## Task goal
Reproduce precisely the lines of the listing below, starting with the line that contains "if len(shape.Solids) != 1" and stopping after the line that contains "obj.parent = empty"; include nothing else.

╭──

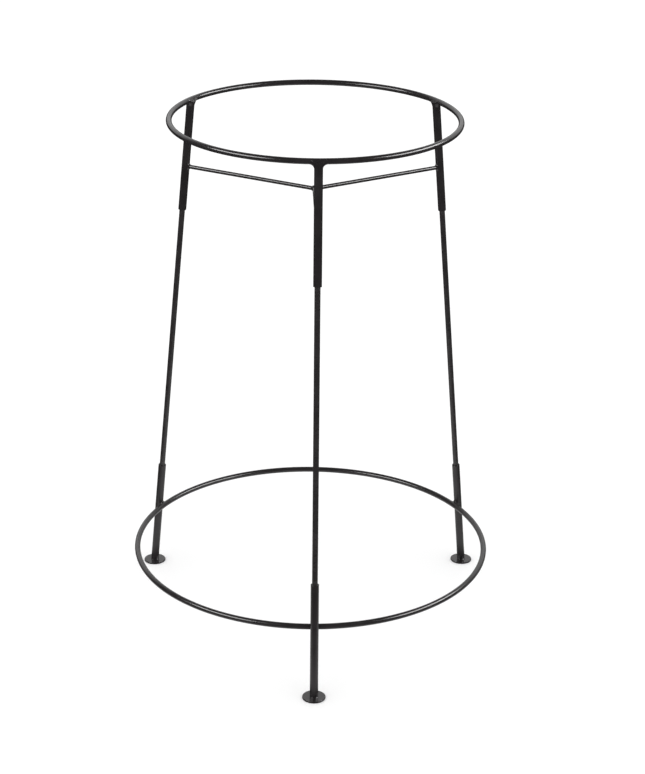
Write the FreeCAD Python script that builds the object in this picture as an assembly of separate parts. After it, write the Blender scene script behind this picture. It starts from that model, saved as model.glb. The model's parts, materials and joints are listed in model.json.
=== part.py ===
import FreeCAD, Part
import math
import os

# Knock-down umbrella stand of painted steel wire and tube, in millimetres.
# +Z is up, the floor is z = 0, and the origin is on the floor under the centre of the two rings.
# The front leg stands towards -Y. The stand is two welded frames joined by three loose rods.

Vector = FreeCAD.Vector

# Overall sizes
OVERALL_HEIGHT = 650.0
TOP_RING_OUTER_DIAMETER = 353.0
BOTTOM_RING_OUTER_DIAMETER = 450.0
BOTTOM_RING_HEIGHT = 87.0        # ring centre line above the floor
BRACE_HEIGHT = 561.0             # spoke centre lines above the floor
LEG_AZIMUTHS = {"front": -90.0, "right": 30.0, "left": 150.0}

# Stock
WIRE_RADIUS = 3.5                # both rings and the leg rods
SPOKE_RADIUS = 2.5
SOCKET_RADIUS = 5.0
BORE_RADIUS = 4.0

# Sockets and what is inside them
UPPER_SOCKET_MOUTH = 504.0       # height of the lower, open end
LOWER_SOCKET_MOUTH = 145.0       # height of the upper, open end
SOCKET_END_BELOW_RING = 2.0      # top end of an upper socket, below the ring's centre line
ROD_INSERTION = 40.0
ROD_END_CHAMFER = 0.8
ROD_END_GAP = 0.3                # between a rod end and its stop plug
PLUG_LENGTH = 8.0
MOUTH_CHAMFER = 0.3
CUT_OVERSHOOT = 1.0              # how far a cutting tool runs past the faces it opens

# Feet
FOOT_RADIUS = 14.0
FOOT_THICKNESS = 2.0
FOOT_EDGE_ROUNDING = 0.9

# Welds
WELD_TIP = 0.5                   # end size of a bead, as a share of its middle
LOWER_RING_ROOT_GAP = 0.2        # between the bottom ring and a lower socket, bridged by the weld
UPPER_WELD_LENGTH = 17.0         # along the ring
UPPER_WELD_WIDTH = 11.4
UPPER_WELD_DROP = 5.0            # weld centre below the ring's centre line
LOWER_WELD_LENGTH = 13.0
LOWER_WELD_WIDTH = 5.4
LOWER_WELD_RISE = 3.1            # weld centre above or below the ring's centre line
LOWER_WELD_INSET = 0.9           # weld centre inside the ring's outermost line
HUB_WELD_RADIUS = 4.2
COLLAR_LIP = 0.1                 # thickness of a weld collar at its thin end
SPOKE_WELD_REACH = 3.0           # along the spoke, from the socket's wall
SPOKE_WELD_FLARE = 1.6           # beyond the spoke, at the socket's wall
FOOT_WELD_HEIGHT = 2.2
FOOT_WELD_FLARE = 1.6

PLANE_TOLERANCE = 1e-3           # for finding the edges that lie in one plane
SOLVER_STEPS = 20

# Worked out from the driving sizes
TOP_RING_RADIUS = TOP_RING_OUTER_DIAMETER / 2 - WIRE_RADIUS
TOP_RING_HEIGHT = OVERALL_HEIGHT - WIRE_RADIUS
BOTTOM_RING_RADIUS = BOTTOM_RING_OUTER_DIAMETER / 2 - WIRE_RADIUS


def solve_splay():
    """Leg slope from the vertical: the leg axis starts on the top ring's centre line, and the
    bottom ring lies inside the socket, one root gap clear of it."""
    drop = TOP_RING_HEIGHT - BOTTOM_RING_HEIGHT
    spacing = WIRE_RADIUS + SOCKET_RADIUS + LOWER_RING_ROOT_GAP
    angle = 0.0
    for _ in range(SOLVER_STEPS):
        outward = BOTTOM_RING_RADIUS + spacing / math.cos(angle) - TOP_RING_RADIUS
        angle = math.atan(outward / drop)
    return angle


SPLAY = solve_splay()


def radial(azimuth):
    """Horizontal unit vector outwards at this azimuth."""
    angle = math.radians(azimuth)
    return Vector(math.cos(angle), math.sin(angle), 0)


def tangent(azimuth):
    """Horizontal unit vector along the rings at this azimuth."""
    angle = math.radians(azimuth)
    return Vector(-math.sin(angle), math.cos(angle), 0)


def leg_radius(height):
    """Distance of the leg axis from the stand's axis."""
    return TOP_RING_RADIUS + (TOP_RING_HEIGHT - height) * math.tan(SPLAY)


def leg_point(azimuth, height):
    return radial(azimuth) * leg_radius(height) + Vector(0, 0, height)


def leg_direction(azimuth):
    """Unit vector up along the leg."""
    return radial(azimuth) * -math.sin(SPLAY) + Vector(0, 0, math.cos(SPLAY))


def leg_cylinder(azimuth, low, high, radius):
    """Round bar on the leg axis between two heights, with square ends."""
    start = leg_point(azimuth, low)
    length = (high - low) / math.cos(SPLAY)
    return Part.makeCylinder(radius, length, start, leg_direction(azimuth))


def end_edges(shape, point, direction):
    """Circular edges that lie in the plane through a point, square to a direction."""
    found = []
    for edge in shape.Edges:
        offset = edge.CenterOfMass.sub(point).dot(direction)
        if abs(offset) < PLANE_TOLERANCE and edge.Closed:
            found.append(edge)
    return found


def spindle(centre, direction, length, width):
    """Round bar that tapers from its middle to both ends, for a weld bead."""
    half = length / 2
    tip = width / 2 * WELD_TIP
    back = Part.makeCone(tip, width / 2, half, centre - direction * half, direction)
    front = Part.makeCone(width / 2, tip, half, centre, direction)
    return back.fuse(front)


def make_ring(radius, height):
    return Part.makeTorus(radius, WIRE_RADIUS, Vector(0, 0, height), Vector(0, 0, 1))


def make_upper_socket(azimuth, ring):
    """Tube welded under the top ring, saddled to the wire, open at its lower end."""
    top = TOP_RING_HEIGHT - SOCKET_END_BELOW_RING
    outside = leg_cylinder(azimuth, UPPER_SOCKET_MOUTH, top, SOCKET_RADIUS)
    mouth = leg_point(azimuth, UPPER_SOCKET_MOUTH)
    outside = outside.makeChamfer(MOUTH_CHAMFER, end_edges(outside, mouth, leg_direction(azimuth)))
    bore = leg_cylinder(azimuth, UPPER_SOCKET_MOUTH - CUT_OVERSHOOT, top + CUT_OVERSHOOT, BORE_RADIUS)
    return outside.cut(bore).cut(ring)


def make_lower_socket(azimuth):
    """Tube standing on its foot disc, open at its upper end."""
    outside = leg_cylinder(azimuth, -SOCKET_RADIUS, LOWER_SOCKET_MOUTH, SOCKET_RADIUS)
    mouth = leg_point(azimuth, LOWER_SOCKET_MOUTH)
    outside = outside.makeChamfer(MOUTH_CHAMFER, end_edges(outside, mouth, leg_direction(azimuth)))
    bore = leg_cylinder(azimuth, -2 * SOCKET_RADIUS, LOWER_SOCKET_MOUTH + CUT_OVERSHOOT, BORE_RADIUS)
    return outside.cut(bore).cut(below_foot_top(azimuth))


def below_foot_top(azimuth):
    """Block wider than a foot disc that fills everything under the disc's top face."""
    side = 6 * FOOT_RADIUS
    corner = leg_point(azimuth, 0) + Vector(-side / 2, -side / 2, FOOT_THICKNESS - side)
    return Part.makeBox(side, side, side, corner)


def make_leg_rod(azimuth):
    low = LOWER_SOCKET_MOUTH - ROD_INSERTION
    high = UPPER_SOCKET_MOUTH + ROD_INSERTION
    rod = leg_cylinder(azimuth, low, high, WIRE_RADIUS)
    direction = leg_direction(azimuth)
    ends = end_edges(rod, leg_point(azimuth, low), direction)
    ends += end_edges(rod, leg_point(azimuth, high), direction)
    return rod.makeChamfer(ROD_END_CHAMFER, ends)


def make_upper_plug(azimuth):
    """Slug fixed in an upper socket, which rests on the leg rod."""
    low = UPPER_SOCKET_MOUTH + ROD_INSERTION + ROD_END_GAP
    return leg_cylinder(azimuth, low, low + PLUG_LENGTH, BORE_RADIUS)


def make_lower_plug(azimuth):
    """Slug fixed in a lower socket, on which the leg rod stands."""
    high = LOWER_SOCKET_MOUTH - ROD_INSERTION - ROD_END_GAP
    return leg_cylinder(azimuth, high - PLUG_LENGTH, high, BORE_RADIUS)


def make_spoke(azimuth, hub):
    """Brace wire from the hub's weld bead to the inner face of an upper socket."""
    reach = leg_radius(BRACE_HEIGHT)
    centre = Vector(0, 0, BRACE_HEIGHT)
    wire = Part.makeCylinder(SPOKE_RADIUS, reach, centre, radial(azimuth))
    return wire.cut(hub).cut(socket_core(azimuth))


def socket_core(azimuth):
    """The space inside an upper socket's outer wall, for trimming what meets it."""
    return leg_cylinder(azimuth, UPPER_SOCKET_MOUTH, TOP_RING_HEIGHT, SOCKET_RADIUS)


def make_spoke_weld(azimuth, spoke):
    """Tapered collar round a spoke where it meets the socket."""
    inward = radial(azimuth) * -1
    flare = SPOKE_WELD_FLARE / SPOKE_WELD_REACH
    buried = SOCKET_RADIUS / 2
    start = leg_point(azimuth, BRACE_HEIGHT) + inward * (SOCKET_RADIUS - buried)
    wide = SPOKE_RADIUS + SPOKE_WELD_FLARE + flare * buried
    thin = SPOKE_RADIUS + COLLAR_LIP
    collar = Part.makeCone(wide, thin, buried + SPOKE_WELD_REACH, start, inward)
    return collar.cut(socket_core(azimuth)).cut(spoke)


def make_hub_weld():
    """Round bead that joins the inner ends of the spokes."""
    return Part.makeSphere(HUB_WELD_RADIUS, Vector(0, 0, BRACE_HEIGHT))


def make_upper_ring_weld(azimuth, ring):
    """Bead that fills the corner between the top ring and an upper socket, both ways along the ring."""
    centre = leg_point(azimuth, TOP_RING_HEIGHT - UPPER_WELD_DROP)
    bead = spindle(centre, tangent(azimuth), UPPER_WELD_LENGTH, UPPER_WELD_WIDTH)
    return bead.cut(socket_core(azimuth)).cut(ring)


def make_lower_ring_weld(azimuth, ring, side):
    """Bead in the groove between the bottom ring and a lower socket, over (1) or under (-1) the ring."""
    out = BOTTOM_RING_RADIUS + WIRE_RADIUS - LOWER_WELD_INSET
    centre = radial(azimuth) * out + Vector(0, 0, BOTTOM_RING_HEIGHT + side * LOWER_WELD_RISE)
    bead = spindle(centre, tangent(azimuth), LOWER_WELD_LENGTH, LOWER_WELD_WIDTH)
    core = leg_cylinder(azimuth, 0, LOWER_SOCKET_MOUTH, SOCKET_RADIUS)
    return bead.cut(core).cut(ring)


def make_foot_disc(azimuth):
    centre = radial(azimuth) * leg_radius(FOOT_THICKNESS)
    disc = Part.makeCylinder(FOOT_RADIUS, FOOT_THICKNESS, centre, Vector(0, 0, 1))
    up = Vector(0, 0, 1)
    rims = end_edges(disc, centre, up) + end_edges(disc, centre + up * FOOT_THICKNESS, up)
    return disc.makeFillet(FOOT_EDGE_ROUNDING, rims)


def make_foot_weld(azimuth):
    """Tapered collar round a lower socket where it stands on its foot disc."""
    flare = FOOT_WELD_FLARE / FOOT_WELD_HEIGHT
    buried = FOOT_THICKNESS
    wide = SOCKET_RADIUS + FOOT_WELD_FLARE + flare * buried
    thin = SOCKET_RADIUS + COLLAR_LIP
    length = (buried + FOOT_WELD_HEIGHT) / math.cos(SPLAY)
    collar = Part.makeCone(wide, thin, length, leg_point(azimuth, 0), leg_direction(azimuth))
    core = leg_cylinder(azimuth, -SOCKET_RADIUS, LOWER_SOCKET_MOUTH, SOCKET_RADIUS)
    return collar.cut(core).cut(below_foot_top(azimuth))


def build():
    """Every piece of the stand by name."""
    top_ring = make_ring(TOP_RING_RADIUS, TOP_RING_HEIGHT)
    bottom_ring = make_ring(BOTTOM_RING_RADIUS, BOTTOM_RING_HEIGHT)
    hub_weld = make_hub_weld()
    pieces = {"top_ring": top_ring, "bottom_ring": bottom_ring, "hub_weld": hub_weld}
    for side, azimuth in LEG_AZIMUTHS.items():
        spoke = make_spoke(azimuth, hub_weld)
        pieces["upper_socket_" + side] = make_upper_socket(azimuth, top_ring)
        pieces["upper_ring_weld_" + side] = make_upper_ring_weld(azimuth, top_ring)
        pieces["upper_stop_plug_" + side] = make_upper_plug(azimuth)
        pieces["brace_spoke_" + side] = spoke
        pieces["spoke_weld_" + side] = make_spoke_weld(azimuth, spoke)
        pieces["leg_rod_" + side] = make_leg_rod(azimuth)
        pieces["lower_socket_" + side] = make_lower_socket(azimuth)
        pieces["ring_weld_above_" + side] = make_lower_ring_weld(azimuth, bottom_ring, 1)
        pieces["ring_weld_below_" + side] = make_lower_ring_weld(azimuth, bottom_ring, -1)
        pieces["lower_stop_plug_" + side] = make_lower_plug(azimuth)
        pieces["foot_disc_" + side] = make_foot_disc(azimuth)
        pieces["foot_weld_" + side] = make_foot_weld(azimuth)
    return pieces


def only_solid(name, shape):
    """The one solid that a piece must be."""
    if len(shape.Solids) != 1 or not shape.isValid():
        raise ValueError(name + " has " + str(len(shape.Solids)) + " solids or is not valid")
    return shape.Solids[0]


def main():
    os.makedirs("parts", exist_ok=True)
    for name, shape in build().items():
        solid = only_solid(name, shape)
        solid.exportStep("parts/" + name + ".step")
        print(name, round(solid.Volume, 1), "mm3")


main()
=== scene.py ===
import json
import math
from functools import partial

import bpy
import numpy as np
from mathutils import Matrix, Vector


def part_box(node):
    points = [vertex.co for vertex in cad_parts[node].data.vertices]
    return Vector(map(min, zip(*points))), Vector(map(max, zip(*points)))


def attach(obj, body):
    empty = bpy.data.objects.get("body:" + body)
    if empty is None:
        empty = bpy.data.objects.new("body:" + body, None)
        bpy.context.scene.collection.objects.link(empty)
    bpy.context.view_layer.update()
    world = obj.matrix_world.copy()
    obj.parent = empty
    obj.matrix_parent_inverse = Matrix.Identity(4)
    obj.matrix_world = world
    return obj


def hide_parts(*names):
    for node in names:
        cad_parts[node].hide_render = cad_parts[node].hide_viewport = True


# Umbrella stand of black painted wire and tube. Metres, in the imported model's frame:
# +Z up, the floor at z = 0, the front leg towards -Y.

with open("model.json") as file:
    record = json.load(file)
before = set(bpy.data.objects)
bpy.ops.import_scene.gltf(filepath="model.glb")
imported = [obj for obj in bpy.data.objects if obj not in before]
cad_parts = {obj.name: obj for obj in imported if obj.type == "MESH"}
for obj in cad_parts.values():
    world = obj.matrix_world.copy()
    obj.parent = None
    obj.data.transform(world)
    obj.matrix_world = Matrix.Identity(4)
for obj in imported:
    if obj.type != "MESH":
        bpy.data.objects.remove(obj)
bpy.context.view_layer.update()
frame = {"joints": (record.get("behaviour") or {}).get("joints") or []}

MM = 0.001
SIDES = ("front", "right", "left")
JOINTS = {joint["name"]: joint for joint in frame["joints"]}


# ---------------------------------------------------------------- sizes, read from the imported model

def box_mid(node):
    low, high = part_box(node)
    return (low + high) / 2


def box_height(node):
    low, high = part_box(node)
    return high.z - low.z


def ring_sizes(node):
    """(centre-line radius, height, wire radius) of a ring."""
    low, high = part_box(node)
    wire = (high.z - low.z) / 2
    return (high.x - low.x) / 2 - wire, (high.z + low.z) / 2, wire


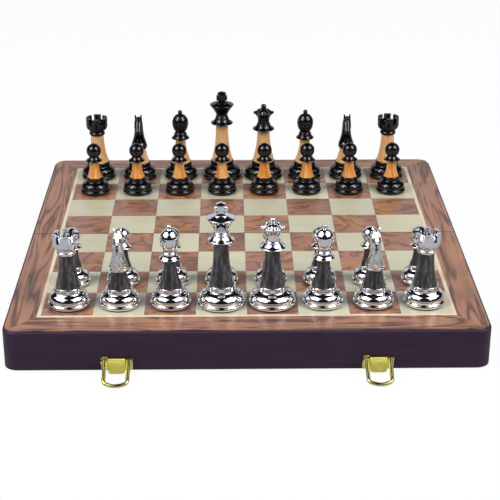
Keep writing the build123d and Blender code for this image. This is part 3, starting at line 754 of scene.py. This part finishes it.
def horse():
    """The knight's neck and head: lofts and ellipsoids grown into one skin, then carved."""
    mesh = bmesh.new()
    limb(mesh, NECK)
    limb(mesh, HEAD)
    blob(mesh, *CHEST)
    for side in (-1, 1):
        for (x, y, z), radii in SWELLS:
            blob(mesh, (x, side * y, z), radii)
        before = len(mesh.verts)
        limb(mesh, EAR, sides=12)
        for vertex in list(mesh.verts)[before:]:
            vertex.co.y += side * (EAR_OUT + EAR_SPLAY * (vertex.co.z - EAR[0][1]))
    for low, high in zip(MANE, MANE[1:]):
        for k in range(LOCKS):
            t = k / LOCKS
            x = low[0] * (1 - t) + high[0] * t
            z = low[1] * (1 - t) + high[1] * t
            blob(mesh, (x - LOCK_BACK, 0, z), LOCK_RADII, sides=14)
    rough = holder(mesh, "horse_rough")
    skin = rough.modifiers.new("skin", "REMESH")
    skin.mode = "VOXEL"
    skin.voxel_size = SKIN
    soften = rough.modifiers.new("soften", "SMOOTH")
    soften.factor = SMOOTH_SHARE
    soften.iterations = SMOOTH_ROUNDS
    made = modified(rough)
    normals = [vertex.normal.copy() for vertex in made.vertices]
    for vertex, normal in zip(made.vertices, normals):
        if abs(normal.y) > SIDEWAYS or vertex.co.x < BACK_X:
            vertex.co += normal * carved(vertex.co)
    return made


# Whole pieces, set out on the board

HEADS = {"king": king, "queen": queen, "bishop": bishop, "knight": knight, "rook": rook, "pawn": pawn}


def shape(kind):
    """The whole piece of one kind as a mesh with slots for its foot, stem, head and felt."""
    size = SIZES[kind]
    pad_r = size.foot_r - PAD_INSET
    mesh = bmesh.new()
    lathe(mesh, [(0, 0), (pad_r, 0, 0.1), (pad_r, PAD_H, 0.1), (0, PAD_H)], FELT)
    lathe(mesh, foot(size), FOOT)
    lathe(mesh, stem(size), STEM)
    for head in HEADS[kind](size):
        for face in head.polygons:
            face.material_index = CAP
            face.use_smooth = True
        mesh.from_mesh(head)
    made = finished(mesh, kind)
    made.transform(Matrix.Scale(MM, 4))
    return made


SHAPES = {kind: shape(kind) for kind in SIZES}

# Each colour's side of the seam, its metal, and the stems of its pawns and of its other pieces
SETS = (("silver", -1, CHROME, GUNMETAL, GUNMETAL), ("black", 1, BLACK, AMBER, HONEY))

# Degrees that each next pawn and rook is turned by, so that their stems' streaks differ
PAWN_TURN, ROOK_TURN = 67, 60
CREASE = 40


def dressed(kind, metal, stem_finish):
    """A copy of one kind's shape in its finishes, in the order of its slots."""
    made = SHAPES[kind].copy()
    for finish in (metal, stem_finish, metal, PAD):
        made.materials.append(finish)
    made.set_sharp_from_angle(angle=radians(CREASE))
    return made


def set_out(colour, side, metal, pawn_stem, piece_stem):
    """Stand one colour's pieces on their squares, each riding on its own body."""
    meshes = {kind: dressed(kind, metal, pawn_stem if kind == "pawn" else piece_stem) for kind in SIZES}
    for i, letter in enumerate(FILES):
        for kind, row in ((BACK_RANK[i], BACK_ROW), ("pawn", PAWN_ROW)):
            name = f"{colour}_{kind}_{letter}"
            piece = bpy.data.objects.new("turned_" + name, meshes[kind])
            bpy.context.scene.collection.objects.link(piece)
            turn = {"knight": -90 * side, "pawn": PAWN_TURN * i, "rook": ROOK_TURN * i}.get(kind, 0)
            piece.location = ((i - MIDDLE_FILE) * SQUARE * MM, side * row * SQUARE * MM, Z_TOP * MM)
            piece.rotation_euler = (0, 0, radians(turn))
            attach(piece, name)
            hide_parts(name)


for finishes in SETS:
    set_out(*finishes)


# Floor, light and camera, in metres

FLOOR_REACH, FLOOR_DROP = 4.0, 0.0003
FLOOR_COLOUR, FLOOR_ALPHA = (250, 250, 250), 0.06

# The surroundings as linear colours. Each edge is a range of height, or of depth for the
# backdrop's sides, on a sky of radius 1, over which one colour blends into the next.
PAPER, ROOM, BACKDROP = (0.44, 0.45, 0.48, 1), (0.012, 0.012, 0.016, 1), (0.66, 0.67, 0.70, 1)
SEEN_BY_CAMERA = (1, 1, 1, 1)
PAPER_EDGE, BACKDROP_TOP, BACKDROP_EDGE = (0.0, 0.03), (0.50, 0.70), (0.60, 0.80)

# Two soft panels, left and right, each with a bright strip a little in front of it
PANEL_AT = Vector((0.93, -0.46, 1.08))
PANEL_SIZE, PANEL_LIGHT = (1.8, 1.1), 1.25
CORE_SIZE, CORE_LIGHT, CORE_SHARE = (0.36, 1.1), 8.5, 0.98
AIM = Vector((0, 0, 0.03))

# Camera fitted to the corners of the squares in the photograph
CAMERA_AT = (-0.01146, -0.88702, 0.41074)
CAMERA_TURN = (65.930, -0.113, -0.938)
LENS_MM, SENSOR_MM = 98.42, 36.0
NEAREST = 0.01


def floor():
    """A pale floor, nearly clear, just under the box."""
    mesh = bpy.data.meshes.new("floor")
    reach = FLOOR_REACH
    mesh.from_pydata([(-reach, -reach, 0), (reach, -reach, 0), (reach, reach, 0), (-reach, reach, 0)],
                     [], [(0, 1, 2, 3)])
    made = bpy.data.objects.new("floor", mesh)
    bpy.context.scene.collection.objects.link(made)
    made.location.z = -FLOOR_DROP
    material = bpy.data.materials.new("pale_floor")
    Graph(material).set(Base_Color=linear(FLOOR_COLOUR), Roughness=0.8, Alpha=FLOOR_ALPHA)
    mesh.materials.append(material)


def area(name, at, size, radiance):
    """A softbox of a given width, height and brightness, unseen by the camera itself."""
    light = bpy.data.lights.new(name, "AREA")
    light.shape = "RECTANGLE"
    light.size, light.size_y = size
    light.energy = radiance * pi * size[0] * size[1]
    made = bpy.data.objects.new(name, light)
    bpy.context.scene.collection.objects.link(made)
    made.location = at
    made.rotation_euler = (AIM - at).to_track_quat("-Z", "Y").to_euler()
    made.visible_camera = False


def studio():
    """Pale paper below, a pale backdrop behind and a dim room elsewhere. The camera sees plain white."""
    world = bpy.data.worlds.new("studio")
    bpy.context.scene.world = world
    graph = Graph(world, "Background")
    sky = graph.split(graph.where("Generated"))
    behind = graph.mix(graph.step(sky[2], *BACKDROP_TOP), BACKDROP, ROOM)
    above = graph.mix(graph.step(sky[1], *BACKDROP_EDGE), ROOM, behind)
    room = graph.mix(graph.step(sky[2], *PAPER_EDGE), PAPER, above)
    by_camera = graph.node("ShaderNodeLightPath").outputs["Is Camera Ray"]
    graph.set(Color=graph.mix(by_camera, room, SEEN_BY_CAMERA))


def camera():
    """The camera that took the photograph, as fitted."""
    lens = bpy.data.cameras.new("camera")
    lens.lens = LENS_MM
    lens.sensor_width = SENSOR_MM
    lens.clip_start = NEAREST
    made = bpy.data.objects.new("camera", lens)
    made.location = CAMERA_AT
    made.rotation_euler = Euler([radians(a) for a in CAMERA_TURN], "XYZ")
    bpy.context.scene.collection.objects.link(made)
    bpy.context.scene.camera = made
    bpy.context.scene.view_settings.view_transform = "Standard"


floor()
studio()
for side, name in ((-1, "left"), (1, "right")):
    at = Vector((side * PANEL_AT.x, PANEL_AT.y, PANEL_AT.z))
    area(name + "_panel", at, PANEL_SIZE, PANEL_LIGHT)
    area(name + "_core", at * CORE_SHARE, CORE_SIZE, CORE_LIGHT)
camera()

╰──

## Response below
    if len(shape.Solids) != 1 or not shape.isValid():
        raise ValueError(name + " has " + str(len(shape.Solids)) + " solids or is not valid")
    return shape.Solids[0]


def main():
    os.makedirs("parts", exist_ok=True)
    for name, shape in build().items():
        solid = only_solid(name, shape)
        solid.exportStep("parts/" + name + ".step")
        print(name, round(solid.Volume, 1), "mm3")


main()
=== scene.py ===
import json
import math
from functools import partial

import bpy
import numpy as np
from mathutils import Matrix, Vector


def part_box(node):
    points = [vertex.co for vertex in cad_parts[node].data.vertices]
    return Vector(map(min, zip(*points))), Vector(map(max, zip(*points)))


def attach(obj, body):
    empty = bpy.data.objects.get("body:" + body)
    if empty is None:
        empty = bpy.data.objects.new("body:" + body, None)
        bpy.context.scene.collection.objects.link(empty)
    bpy.context.view_layer.update()
    world = obj.matrix_world.copy()
    obj.parent = empty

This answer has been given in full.